Start by prepping the pork; Rinse and pat dry the pork shoulder. Rub it all over with salt and pepper.
In a small bowl, mix together oregano, taco seasoning, and olive oil. Rub that spice mix over the pork. (This can be done in the crock pot to reduce dishes).
Put the pork in the slow cooker, fat side up (trim off some of the fat if desired).
Add chopped onion and garlic on top.
Pour the orange juice on top.
Cook on low for about 10 hrs, or high for about 7. The pork should be tender and fall-apart ready!
Remove the pork from the slow cooker (or don’t, you can just shred it in the crockpot, too!) let it cool slightly, then shred using two forks.
This part is optional, but you can also skim the fat off the top of the leftover juices in the slow cooker.
You can stop here and enjoy on your favorite tortilla, on top of rice, on a salad or however you like.

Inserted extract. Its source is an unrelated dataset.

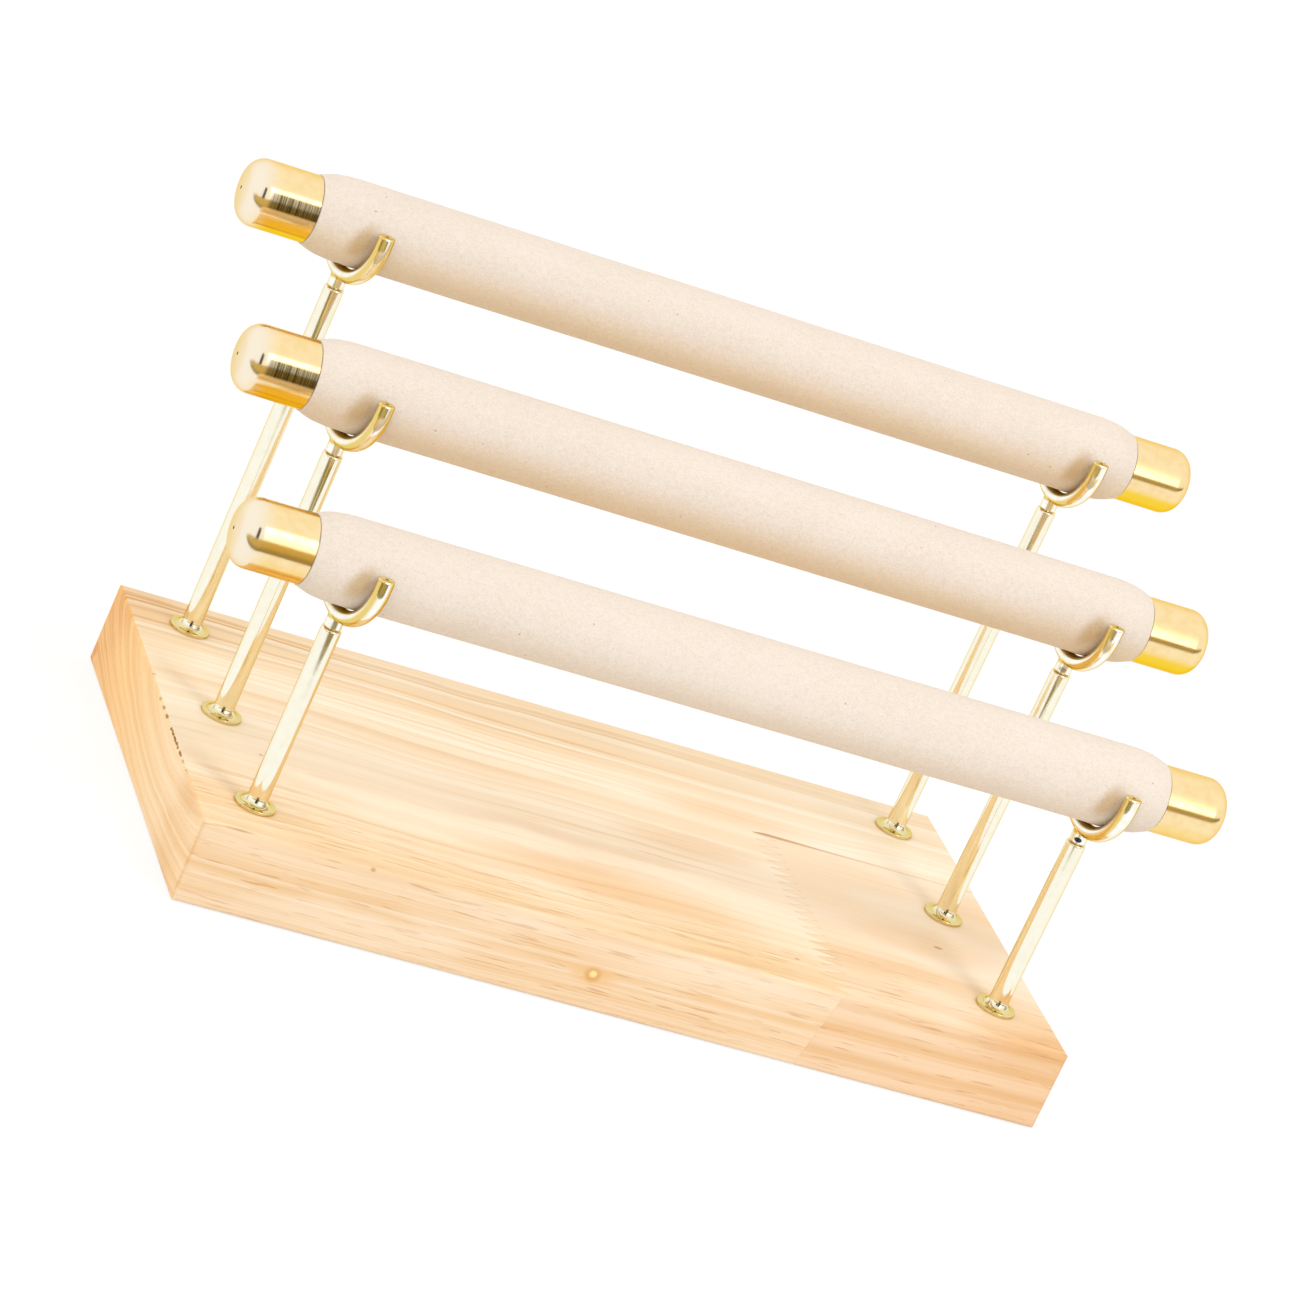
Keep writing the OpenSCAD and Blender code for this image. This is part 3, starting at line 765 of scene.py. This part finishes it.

You can also do the optional step of crisping up the Carnitas. To do that heat a little bit of oil in a skillet over high heat and spread the shredded pork in the skillet.
Drizzle a little bit of the cooking juices on top. Let that side get golden and crispy then flip and sear the other side. You can do this in batches so every piece gets nice and crispy. Just before serving drizzle a little more juice over the meat.